Task instructions: Go through the listing beneath this task and return every line that carries the string "origin".

Source material:
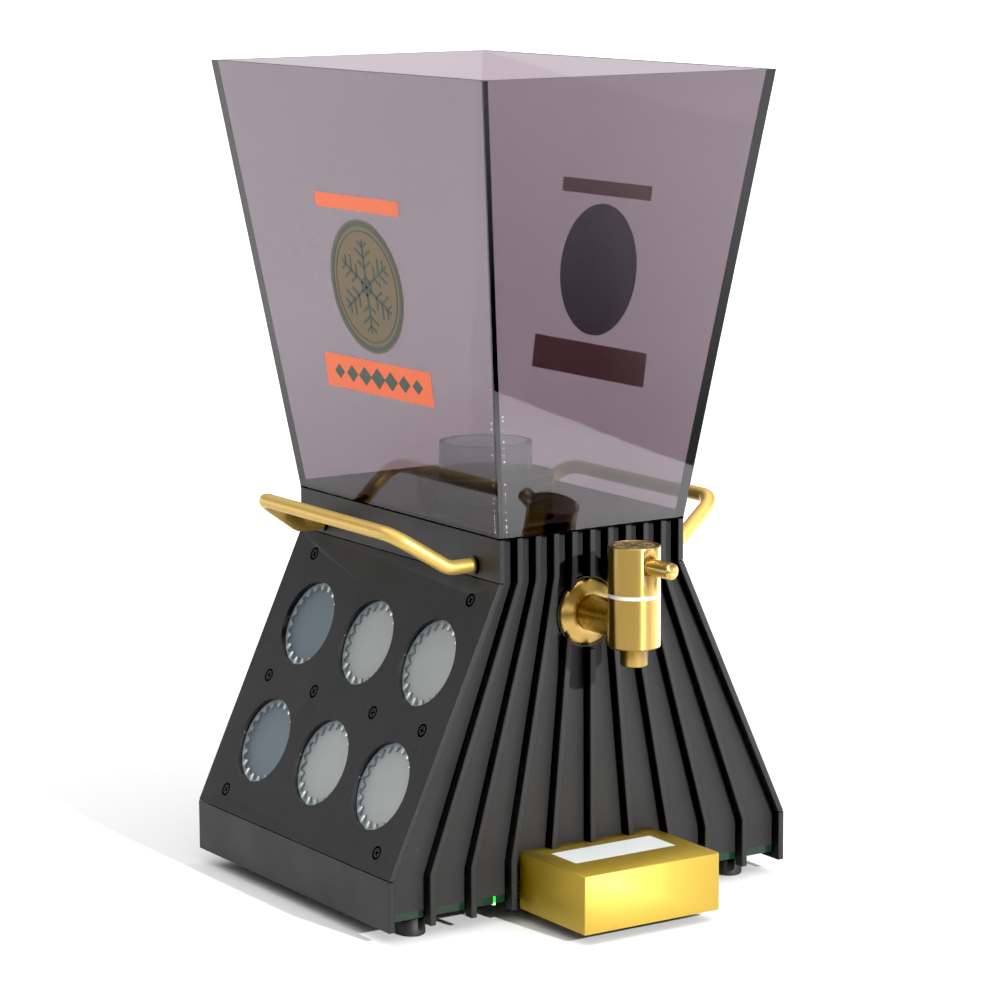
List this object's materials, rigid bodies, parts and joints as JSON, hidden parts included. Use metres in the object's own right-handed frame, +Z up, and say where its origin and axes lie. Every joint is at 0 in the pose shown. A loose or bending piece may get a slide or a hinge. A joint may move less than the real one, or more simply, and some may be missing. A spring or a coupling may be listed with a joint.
{
  "type": "drinks dispenser",
  "caption": "Lit tabletop drinks dispenser: smoked open ice tank on a flared ribbed base with side lamps, gold quarter-turn tap, bar handles and a lit gold glass stand.",
  "frame": {"origin": "on the surface that the four feet stand on, below the centre of the rectangle that the whole part covers", "axes": "+Z up; the tap and the glass stand face -Y; +X to the right seen from the front, so the two lamp panels face -X and +X"},
  "size_m": [0.287, 0.3474, 0.5005],
  "materials": {
    "charcoal_panel": "satin",
    "green_black_acrylic": "gloss",
    "smoked_acrylic": "gloss, transparent",
    "black_rubber": "matte",
    "clear_hose": "satin",
    "nickel_fitting": "satin",
    "frosted_lens": "frosted",
    "black_screw": "satin",
    "tray_plastic": "matte",
    "circuit_board": "satin",
    "polished_gold": "polished",
    "satin_gold": "satin",
    "brushed_gold": "brushed",
    "white_plastic": "satin",
    "black_plastic": "satin",
    "steel_spindle": "satin",
    "white_diffuser": "satin",
    "battery_wrap": "satin",
    "green_light_guide": "gloss"
  },
  "bodies": {
    "housing": {"back_plate": "charcoal_panel", "back_ribs": "charcoal_panel", "base_plate": "green_black_acrylic", "battery_pack": "battery_wrap", "bottle_collar": "smoked_acrylic", "bottle_neck": "smoked_acrylic", "charge_inlet": "black_plastic", "control_board": "circuit_board", "feet": "black_rubber", "front_plate": "charcoal_panel", "front_rib_1": "charcoal_panel", "front_rib_2": "charcoal_panel", "front_rib_3": "charcoal_panel", "front_rib_4": "charcoal_panel", "front_rib_5": "charcoal_panel", "front_rib_6": "charcoal_panel", "front_rib_7": "charcoal_panel", "front_rib_8": "charcoal_panel", "front_rib_9": "charcoal_panel", "handle_fixings": "black_screw", "left_handle": "satin_gold", "left_lamp_panel": "charcoal_panel", "left_lamp_tray": "tray_plastic", "left_led_board": "circuit_board", "left_lenses": "frosted_lens", "left_skirt": "charcoal_panel", "left_top_band": "charcoal_panel", "outlet_fitting": "nickel_fitting", "outlet_nut": "nickel_fitting", "panel_screws": "black_screw", "pilot_lamp": "green_light_guide", "right_handle": "satin_gold", "right_lamp_panel": "charcoal_panel", "right_lamp_tray": "tray_plastic", "right_led_board": "circuit_board", "right_lenses": "frosted_lens", "right_skirt": "charcoal_panel", "right_top_band": "charcoal_panel", "stand_board": "circuit_board", "stand_cover": "tray_plastic", "stand_shell": "brushed_gold", "stand_window": "white_diffuser", "supply_hose": "clear_hose", "switch_housing": "black_plastic", "tank_back_wall": "smoked_acrylic", "tank_floor": "smoked_acrylic", "tank_front_wall": "smoked_acrylic", "tank_gasket": "black_rubber", "tank_left_wall": "smoked_acrylic", "tank_right_wall": "smoked_acrylic", "tap_backing": "black_plastic", "tap_body": "polished_gold", "tap_nut": "nickel_fitting", "tap_ring": "white_plastic", "tap_rosette": "polished_gold", "top_deck": "charcoal_panel"},
    "tap_handle": {"tap_knob": "polished_gold", "tap_lever": "polished_gold", "tap_spindle": "steel_spindle"},
    "power_rocker": {"switch_rocker": "black_plastic"}
  },
  "joints": [
    {"name": "tap_turn", "type": "hinge", "parent": "housing", "child": "tap_handle", "pos_m": [0, -0.13953, 0.2184], "axis": [0, 0, 1], "range_deg": [-5, 85]},
    {"name": "power_rock", "type": "hinge", "parent": "housing", "child": "power_rocker", "pos_m": [0.04305, 0.12617, 0.03], "axis": [1, 0, 0], "range_deg": [0, 16]}
  ]
}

Response to this exercise:
List this object's materials, rigid bodies, parts and joints as JSON, hidden parts included. Use metres in the object's own right-handed frame, +Z up, and say where its origin and axes lie. Every joint is at 0 in the pose shown. A loose or bending piece may get a slide or a hinge. A joint may move less than the real one, or more simply, and some may be missing. A spring or a coupling may be listed with a joint.
  "frame": {"origin": "on the surface that the four feet stand on, below the centre of the rectangle that the whole part covers", "axes": "+Z up; the tap and the glass stand face -Y; +X to the right seen from the front, so the two lamp panels face -X and +X"},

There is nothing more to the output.